After introductions and a few minutes of conversation, Colby led the pair into the barn where the emu had taken up temporary residence. Blackwood, for his part, had arrived at the wildlife center purposefully sporting a jacket lined with shimmering silver fabric.

“It’s something I wear when I go out to milk the cows,” he said, and the emu might therefore recognize it. “I turned it inside-out. I didn’t want to freak out poor Maria.”

In the barn, Blackwood approached the bird, slowly – and, after a few moments, the emu moved closer, too. A few moments later, the bird rolled its neck toward Blackwood, the same way he told Colby it might.

“That’s her,” Colby said. “I see it.” The bird hadn’t greeted her that way at any point during the last week, she said.

Taft Hill Farm, Blackwood said, has been tending to emus – and horses and cows and other animals – for years. The birds’ eggs are used in dishes at a local country store, he said, and their feathers are used for fly-tying and crafts.

Until about a month ago, Blackwood said, the farm had six emus in its current flock. Then, a few went missing. One was eaten, likely by a coywolf. Another was found in a neighboring town. He assumed the remaining bird was also gone for good.

When a strange, unaccounted-for bird started making headlines after it showed up in Bow, a few people back in Vermont reached out to Blackwood to suggest that this emu might belong back with the rest at Taft Hill.

“She absolutely recognized me,” Blackwood said, after meeting the bird in Henniker. “And I recognized her.”

No one seems to be sure exactly how the bird would have managed to trek from Townshend to Bow. Getting her back to Townshend, however, was not going to be an easy task. The pair who came to retrieve the emu drove to New Hampshire in a Toyota Prius. Blackwood was confident that the emu, once wrangled, could be transported safely if they could wrap her up in a blanket and place her in the trunk, with the back seats folded down for extra space.

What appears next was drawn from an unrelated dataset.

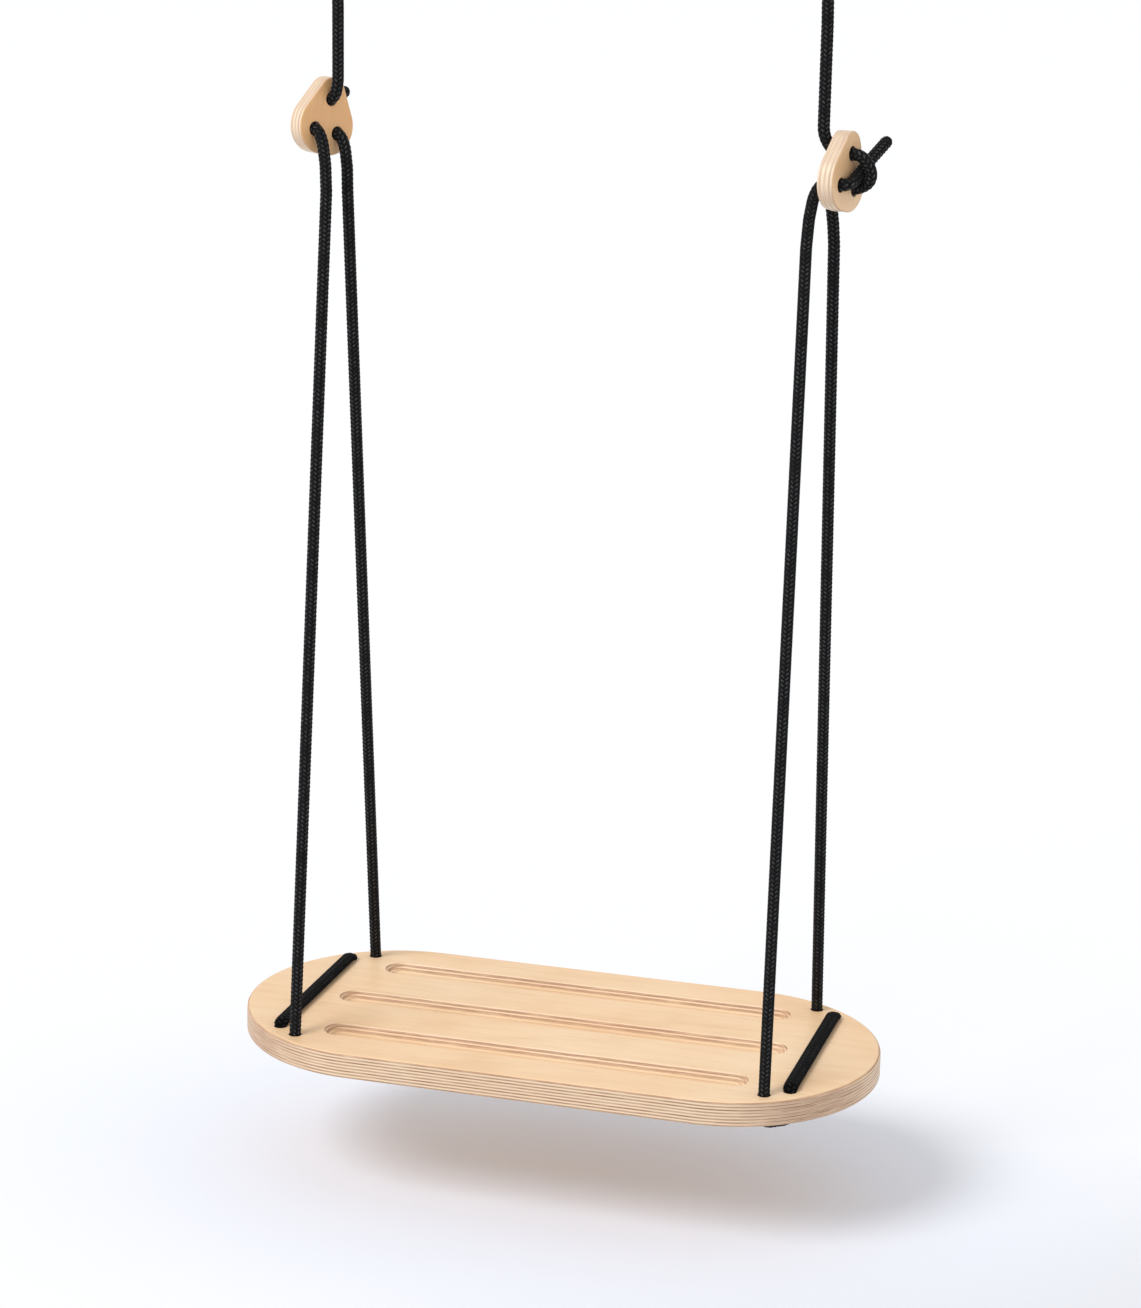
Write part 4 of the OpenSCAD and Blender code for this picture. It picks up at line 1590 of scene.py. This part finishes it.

First, the two men from Vermont – assisted by Colby and her husband, Wayne – guided the bird into the corner of the barn closest to the exit. There, Blackwood approached the emu and, eventually, wrapped his arms around the animal, pressing his head against hers and attempting to console her. From there, Lipschutz approached with a sock to slide over the bird’s head. With Blackwood holding the bird’s torso, Lipschutz worked on wrapping a rope around her ankles and, later, wrapped a red blanket around the rest of her body – with the goal of making it easier to carry her to the car.

The task, in total, ended up taking 20 minutes – during which time the bird, flustered by the process, tried several times to break away – but the group eventually managed to get the emu into the back of the car.

Reached by phone at about 5 p.m., Blackwood said the bird had made it back to Taft Hill Farm and had since reunited with the rest of her flock.

The drive took about an hour and a half, according to Blackwood, and was mostly smooth – with one brief “moment of stress.” The bird calmed down, he recalled, once they removed the sock from her head.

Otherwise, Blackwood said, “Everything is well. Beatrice is home.”